[PROBLEM]
Using the listing below, set down each line from the line containing "Model this object" through the line containing "wasm.setup();", both ends included, exactly and with nothing added.

[LISTING]
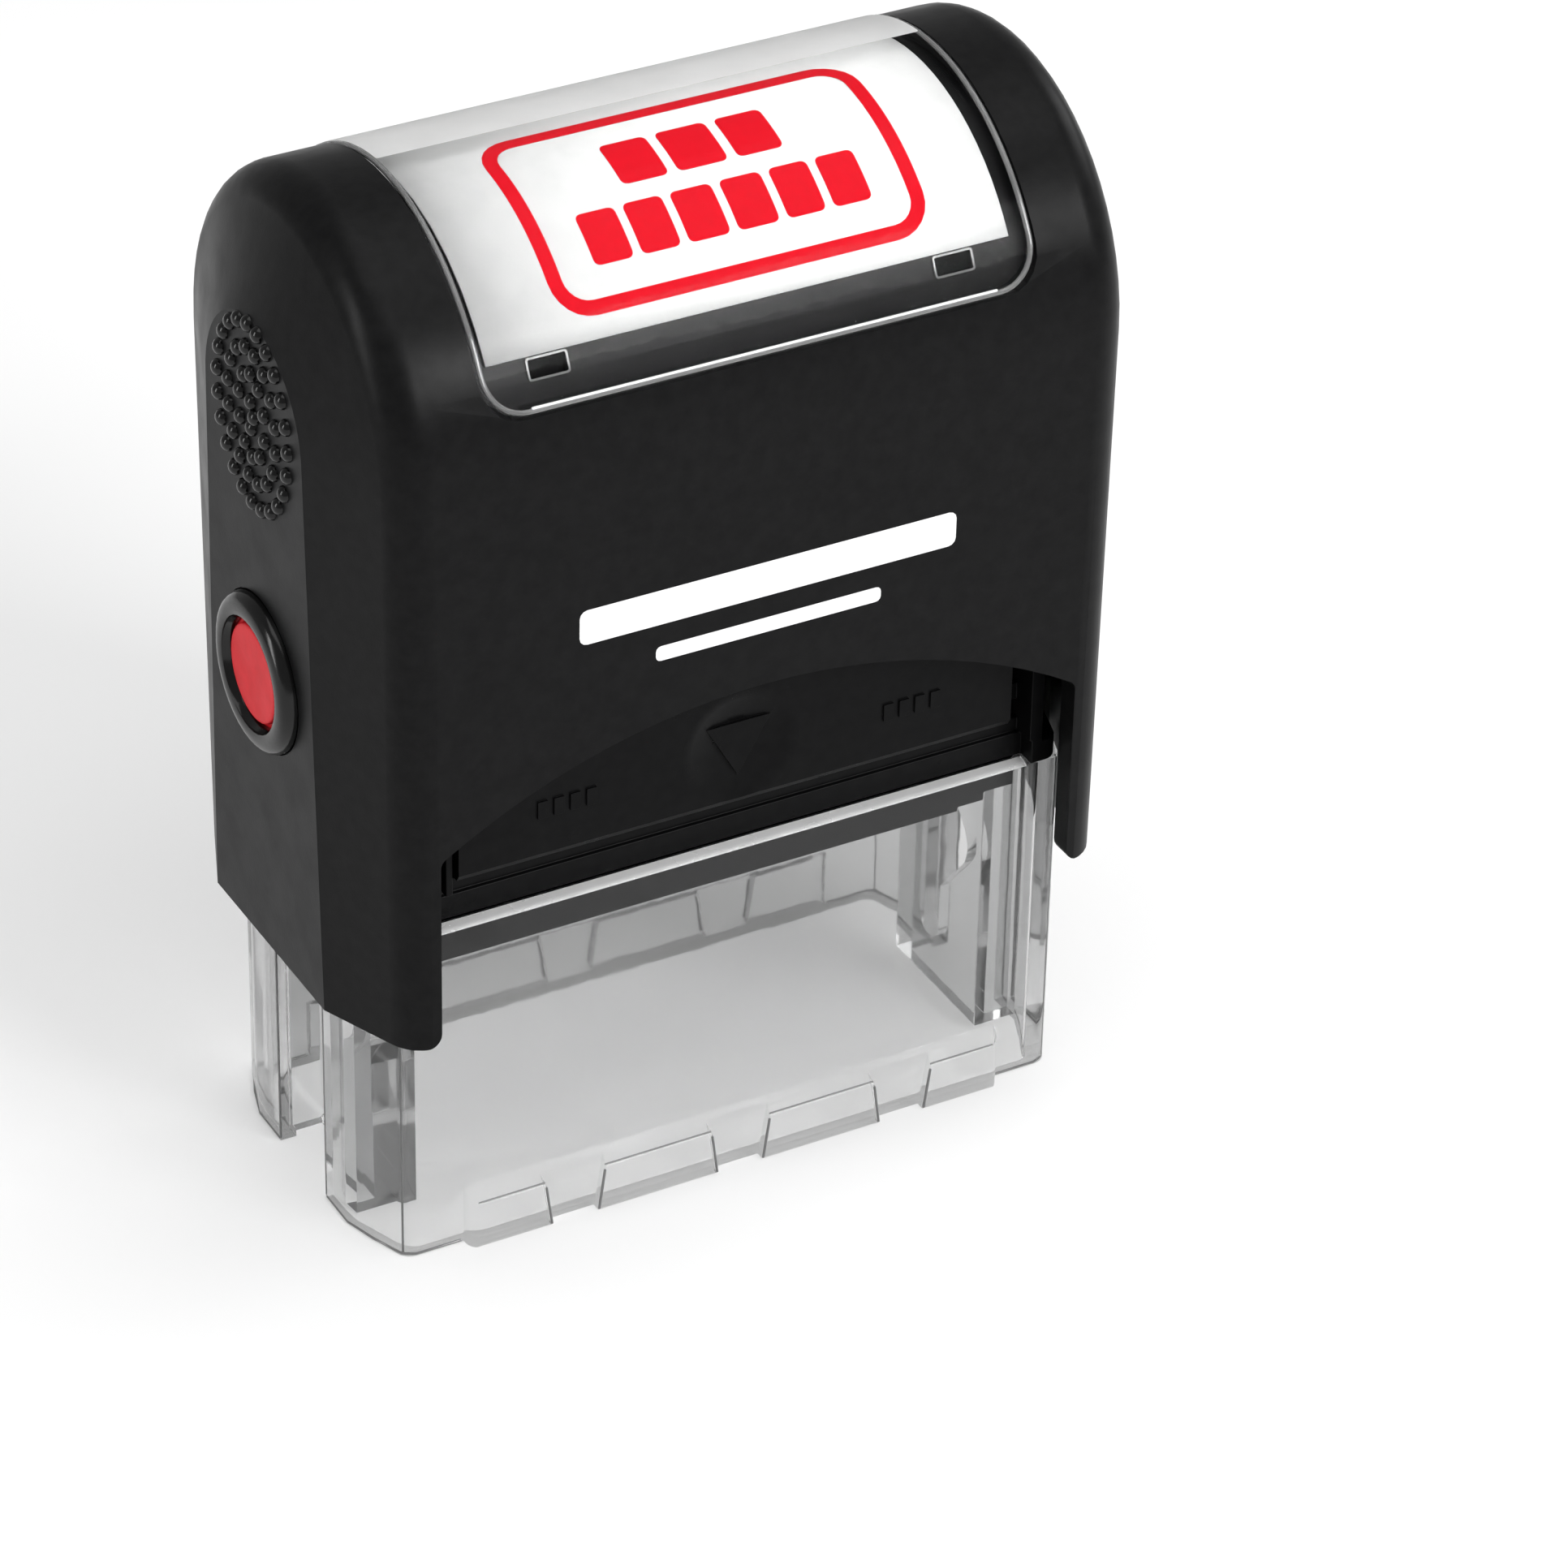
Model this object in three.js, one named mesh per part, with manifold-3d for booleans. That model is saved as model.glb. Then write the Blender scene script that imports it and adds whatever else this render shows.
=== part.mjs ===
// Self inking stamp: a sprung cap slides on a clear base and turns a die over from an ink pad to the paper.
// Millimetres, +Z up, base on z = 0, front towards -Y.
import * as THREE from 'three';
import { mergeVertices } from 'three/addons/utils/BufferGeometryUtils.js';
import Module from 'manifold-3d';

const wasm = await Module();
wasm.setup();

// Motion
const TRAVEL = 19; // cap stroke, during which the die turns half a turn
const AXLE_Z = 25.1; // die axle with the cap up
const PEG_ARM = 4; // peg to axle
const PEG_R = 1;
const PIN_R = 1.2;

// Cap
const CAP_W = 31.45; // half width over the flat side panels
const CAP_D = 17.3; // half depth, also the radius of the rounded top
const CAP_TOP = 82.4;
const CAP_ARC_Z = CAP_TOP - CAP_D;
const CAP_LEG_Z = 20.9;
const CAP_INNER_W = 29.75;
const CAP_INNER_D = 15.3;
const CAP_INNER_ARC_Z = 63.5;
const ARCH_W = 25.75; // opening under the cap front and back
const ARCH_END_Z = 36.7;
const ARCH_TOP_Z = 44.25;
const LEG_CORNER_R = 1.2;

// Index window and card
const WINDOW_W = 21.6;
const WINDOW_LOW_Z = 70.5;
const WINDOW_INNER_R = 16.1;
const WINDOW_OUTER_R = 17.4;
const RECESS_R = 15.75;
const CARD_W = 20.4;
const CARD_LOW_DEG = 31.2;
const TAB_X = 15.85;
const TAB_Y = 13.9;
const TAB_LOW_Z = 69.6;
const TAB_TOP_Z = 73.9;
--
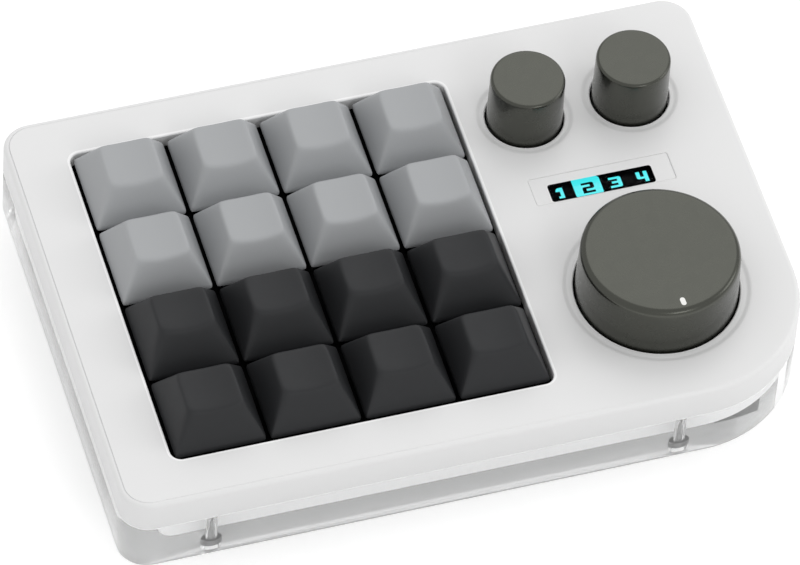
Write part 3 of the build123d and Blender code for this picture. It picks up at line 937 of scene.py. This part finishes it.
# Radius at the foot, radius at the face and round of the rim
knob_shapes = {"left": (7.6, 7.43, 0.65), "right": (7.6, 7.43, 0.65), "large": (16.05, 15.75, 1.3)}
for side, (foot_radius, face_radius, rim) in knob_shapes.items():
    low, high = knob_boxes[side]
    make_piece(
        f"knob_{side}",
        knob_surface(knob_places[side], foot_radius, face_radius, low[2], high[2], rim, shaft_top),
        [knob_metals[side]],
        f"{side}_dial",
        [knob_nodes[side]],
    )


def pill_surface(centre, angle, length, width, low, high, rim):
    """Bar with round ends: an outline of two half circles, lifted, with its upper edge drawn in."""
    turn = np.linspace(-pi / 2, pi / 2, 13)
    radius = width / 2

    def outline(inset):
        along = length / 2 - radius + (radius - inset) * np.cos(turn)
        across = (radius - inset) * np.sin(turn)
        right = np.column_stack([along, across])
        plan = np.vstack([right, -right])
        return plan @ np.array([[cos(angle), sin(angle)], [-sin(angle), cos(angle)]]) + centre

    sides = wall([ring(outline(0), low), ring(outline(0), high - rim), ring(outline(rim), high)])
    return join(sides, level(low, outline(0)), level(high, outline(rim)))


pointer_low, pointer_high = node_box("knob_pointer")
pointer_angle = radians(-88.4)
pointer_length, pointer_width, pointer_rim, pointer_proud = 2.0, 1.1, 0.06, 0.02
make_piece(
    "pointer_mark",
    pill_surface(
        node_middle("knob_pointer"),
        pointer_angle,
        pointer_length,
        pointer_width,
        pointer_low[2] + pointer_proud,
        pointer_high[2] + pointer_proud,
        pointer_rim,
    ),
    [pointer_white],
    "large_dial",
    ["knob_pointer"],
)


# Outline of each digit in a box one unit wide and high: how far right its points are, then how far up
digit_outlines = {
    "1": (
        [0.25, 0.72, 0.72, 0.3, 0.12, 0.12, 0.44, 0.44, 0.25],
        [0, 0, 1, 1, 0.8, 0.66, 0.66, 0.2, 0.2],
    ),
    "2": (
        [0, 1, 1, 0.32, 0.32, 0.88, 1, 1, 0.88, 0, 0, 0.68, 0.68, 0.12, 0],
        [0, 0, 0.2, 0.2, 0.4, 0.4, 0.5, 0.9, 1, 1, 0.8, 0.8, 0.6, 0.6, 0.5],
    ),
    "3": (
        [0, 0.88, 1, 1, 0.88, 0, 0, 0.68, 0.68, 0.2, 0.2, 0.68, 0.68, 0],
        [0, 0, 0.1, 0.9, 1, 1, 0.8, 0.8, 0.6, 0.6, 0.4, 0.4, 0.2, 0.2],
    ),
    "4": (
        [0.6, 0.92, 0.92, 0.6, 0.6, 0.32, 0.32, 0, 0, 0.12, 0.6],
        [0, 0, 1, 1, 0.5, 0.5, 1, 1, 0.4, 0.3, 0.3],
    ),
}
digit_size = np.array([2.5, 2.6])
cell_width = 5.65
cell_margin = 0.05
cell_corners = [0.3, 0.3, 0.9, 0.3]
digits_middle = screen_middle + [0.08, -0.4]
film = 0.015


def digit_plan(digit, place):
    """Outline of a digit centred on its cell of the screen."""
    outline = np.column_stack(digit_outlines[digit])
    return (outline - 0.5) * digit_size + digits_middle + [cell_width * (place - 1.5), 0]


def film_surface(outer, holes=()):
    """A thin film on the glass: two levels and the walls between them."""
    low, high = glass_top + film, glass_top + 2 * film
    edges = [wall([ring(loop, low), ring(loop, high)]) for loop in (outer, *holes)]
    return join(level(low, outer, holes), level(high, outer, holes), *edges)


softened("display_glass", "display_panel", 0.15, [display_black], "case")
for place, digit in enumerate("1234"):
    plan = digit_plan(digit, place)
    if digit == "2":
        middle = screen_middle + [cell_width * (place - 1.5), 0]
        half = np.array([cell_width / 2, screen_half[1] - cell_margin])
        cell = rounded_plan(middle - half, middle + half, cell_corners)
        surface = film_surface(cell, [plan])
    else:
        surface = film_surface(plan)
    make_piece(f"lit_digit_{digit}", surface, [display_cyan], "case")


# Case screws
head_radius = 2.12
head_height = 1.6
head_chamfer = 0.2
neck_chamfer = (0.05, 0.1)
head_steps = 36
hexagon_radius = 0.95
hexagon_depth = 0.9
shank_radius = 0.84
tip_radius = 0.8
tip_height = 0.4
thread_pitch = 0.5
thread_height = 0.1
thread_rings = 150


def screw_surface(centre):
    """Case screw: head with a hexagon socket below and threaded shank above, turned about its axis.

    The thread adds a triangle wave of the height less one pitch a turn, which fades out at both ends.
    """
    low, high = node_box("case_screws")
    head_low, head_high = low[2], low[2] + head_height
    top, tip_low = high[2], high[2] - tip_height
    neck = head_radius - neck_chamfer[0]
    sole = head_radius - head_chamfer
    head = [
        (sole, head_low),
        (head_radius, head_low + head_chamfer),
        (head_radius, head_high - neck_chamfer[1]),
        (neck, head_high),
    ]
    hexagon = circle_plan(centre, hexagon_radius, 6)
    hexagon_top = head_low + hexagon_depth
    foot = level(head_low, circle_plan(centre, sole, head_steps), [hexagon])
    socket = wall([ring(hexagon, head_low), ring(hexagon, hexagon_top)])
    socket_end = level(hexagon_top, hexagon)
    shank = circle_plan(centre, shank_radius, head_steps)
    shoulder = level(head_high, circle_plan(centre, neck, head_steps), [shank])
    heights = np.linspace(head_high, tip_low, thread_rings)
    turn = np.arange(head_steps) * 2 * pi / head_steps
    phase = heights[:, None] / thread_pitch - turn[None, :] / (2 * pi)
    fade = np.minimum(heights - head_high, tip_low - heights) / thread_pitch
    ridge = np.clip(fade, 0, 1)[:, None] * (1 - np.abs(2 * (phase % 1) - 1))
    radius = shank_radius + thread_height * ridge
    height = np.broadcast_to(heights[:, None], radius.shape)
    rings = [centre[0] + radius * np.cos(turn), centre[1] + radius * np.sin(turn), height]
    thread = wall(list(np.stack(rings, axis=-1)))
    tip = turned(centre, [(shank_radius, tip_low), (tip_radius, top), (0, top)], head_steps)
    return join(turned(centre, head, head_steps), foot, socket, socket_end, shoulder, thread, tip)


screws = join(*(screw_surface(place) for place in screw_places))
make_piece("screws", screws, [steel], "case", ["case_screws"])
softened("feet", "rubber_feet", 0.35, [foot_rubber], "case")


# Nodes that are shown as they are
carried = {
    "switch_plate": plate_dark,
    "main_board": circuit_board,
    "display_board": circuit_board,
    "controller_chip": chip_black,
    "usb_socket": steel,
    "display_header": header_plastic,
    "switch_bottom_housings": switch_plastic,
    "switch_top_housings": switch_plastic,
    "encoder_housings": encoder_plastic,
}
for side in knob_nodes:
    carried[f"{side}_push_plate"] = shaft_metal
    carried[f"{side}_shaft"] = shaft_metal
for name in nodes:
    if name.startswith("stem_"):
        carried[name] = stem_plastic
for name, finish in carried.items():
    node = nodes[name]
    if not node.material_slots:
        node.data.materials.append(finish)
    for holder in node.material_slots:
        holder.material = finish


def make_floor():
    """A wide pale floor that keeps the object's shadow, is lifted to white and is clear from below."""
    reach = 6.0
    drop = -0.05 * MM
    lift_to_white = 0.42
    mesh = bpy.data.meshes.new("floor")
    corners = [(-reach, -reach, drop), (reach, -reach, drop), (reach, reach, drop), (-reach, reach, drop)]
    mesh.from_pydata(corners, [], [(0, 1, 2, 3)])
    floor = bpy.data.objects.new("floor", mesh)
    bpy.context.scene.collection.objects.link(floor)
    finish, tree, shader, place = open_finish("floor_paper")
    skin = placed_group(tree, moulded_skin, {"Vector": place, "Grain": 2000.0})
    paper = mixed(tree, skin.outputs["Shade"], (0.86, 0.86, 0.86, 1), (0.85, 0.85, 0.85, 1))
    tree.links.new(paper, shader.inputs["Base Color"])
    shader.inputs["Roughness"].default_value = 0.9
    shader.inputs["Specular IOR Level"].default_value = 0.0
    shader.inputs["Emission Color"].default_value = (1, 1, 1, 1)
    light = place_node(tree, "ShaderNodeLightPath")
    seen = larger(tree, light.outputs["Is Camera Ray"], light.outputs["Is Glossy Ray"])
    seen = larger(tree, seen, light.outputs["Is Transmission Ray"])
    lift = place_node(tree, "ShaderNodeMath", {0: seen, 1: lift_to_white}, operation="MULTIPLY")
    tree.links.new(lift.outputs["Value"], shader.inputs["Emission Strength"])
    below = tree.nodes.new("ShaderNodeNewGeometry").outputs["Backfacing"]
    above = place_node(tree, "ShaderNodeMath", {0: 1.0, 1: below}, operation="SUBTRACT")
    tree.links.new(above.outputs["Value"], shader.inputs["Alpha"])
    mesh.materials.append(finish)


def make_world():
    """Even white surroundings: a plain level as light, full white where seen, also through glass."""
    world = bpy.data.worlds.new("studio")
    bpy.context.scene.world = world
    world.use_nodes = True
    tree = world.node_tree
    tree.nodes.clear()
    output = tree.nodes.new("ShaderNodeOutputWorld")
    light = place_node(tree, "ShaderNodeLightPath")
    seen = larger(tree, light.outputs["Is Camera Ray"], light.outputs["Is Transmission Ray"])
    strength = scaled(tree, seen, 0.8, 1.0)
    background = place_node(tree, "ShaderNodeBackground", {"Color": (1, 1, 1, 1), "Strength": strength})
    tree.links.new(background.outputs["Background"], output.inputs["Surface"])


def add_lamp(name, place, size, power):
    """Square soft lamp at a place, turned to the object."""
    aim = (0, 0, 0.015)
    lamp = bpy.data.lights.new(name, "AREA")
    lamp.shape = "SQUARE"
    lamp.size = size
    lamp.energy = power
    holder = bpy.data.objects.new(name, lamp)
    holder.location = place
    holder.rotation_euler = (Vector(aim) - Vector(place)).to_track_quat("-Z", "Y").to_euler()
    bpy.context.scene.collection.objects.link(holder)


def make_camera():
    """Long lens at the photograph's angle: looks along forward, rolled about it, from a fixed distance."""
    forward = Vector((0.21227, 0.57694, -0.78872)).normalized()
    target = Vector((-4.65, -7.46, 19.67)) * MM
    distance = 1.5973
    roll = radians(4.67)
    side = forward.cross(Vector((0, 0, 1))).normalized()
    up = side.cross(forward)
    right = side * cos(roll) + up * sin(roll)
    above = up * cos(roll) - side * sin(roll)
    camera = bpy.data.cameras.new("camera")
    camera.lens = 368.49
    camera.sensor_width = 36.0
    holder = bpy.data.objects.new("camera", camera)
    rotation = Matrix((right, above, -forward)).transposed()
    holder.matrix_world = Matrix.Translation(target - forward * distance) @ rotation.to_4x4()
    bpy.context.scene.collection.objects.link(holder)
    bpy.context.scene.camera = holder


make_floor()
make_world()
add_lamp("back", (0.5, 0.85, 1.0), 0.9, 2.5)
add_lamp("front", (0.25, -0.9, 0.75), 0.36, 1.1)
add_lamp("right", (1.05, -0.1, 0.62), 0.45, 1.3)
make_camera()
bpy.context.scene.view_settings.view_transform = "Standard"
==
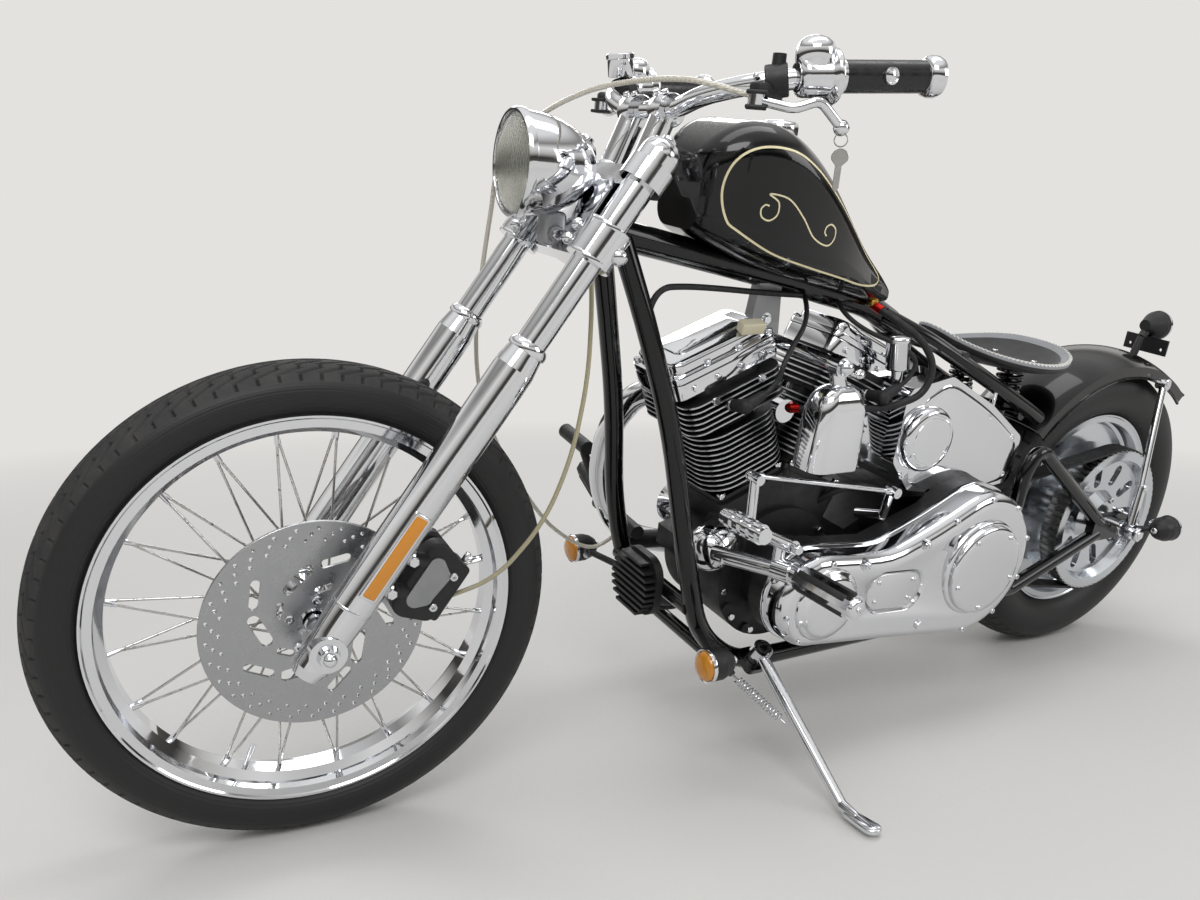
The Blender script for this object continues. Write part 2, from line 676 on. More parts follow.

[RESPONSE TO THIS EXERCISE]
Model this object in three.js, one named mesh per part, with manifold-3d for booleans. That model is saved as model.glb. Then write the Blender scene script that imports it and adds whatever else this render shows.
=== part.mjs ===
// Self inking stamp: a sprung cap slides on a clear base and turns a die over from an ink pad to the paper.
// Millimetres, +Z up, base on z = 0, front towards -Y.
import * as THREE from 'three';
import { mergeVertices } from 'three/addons/utils/BufferGeometryUtils.js';
import Module from 'manifold-3d';

const wasm = await Module();
wasm.setup();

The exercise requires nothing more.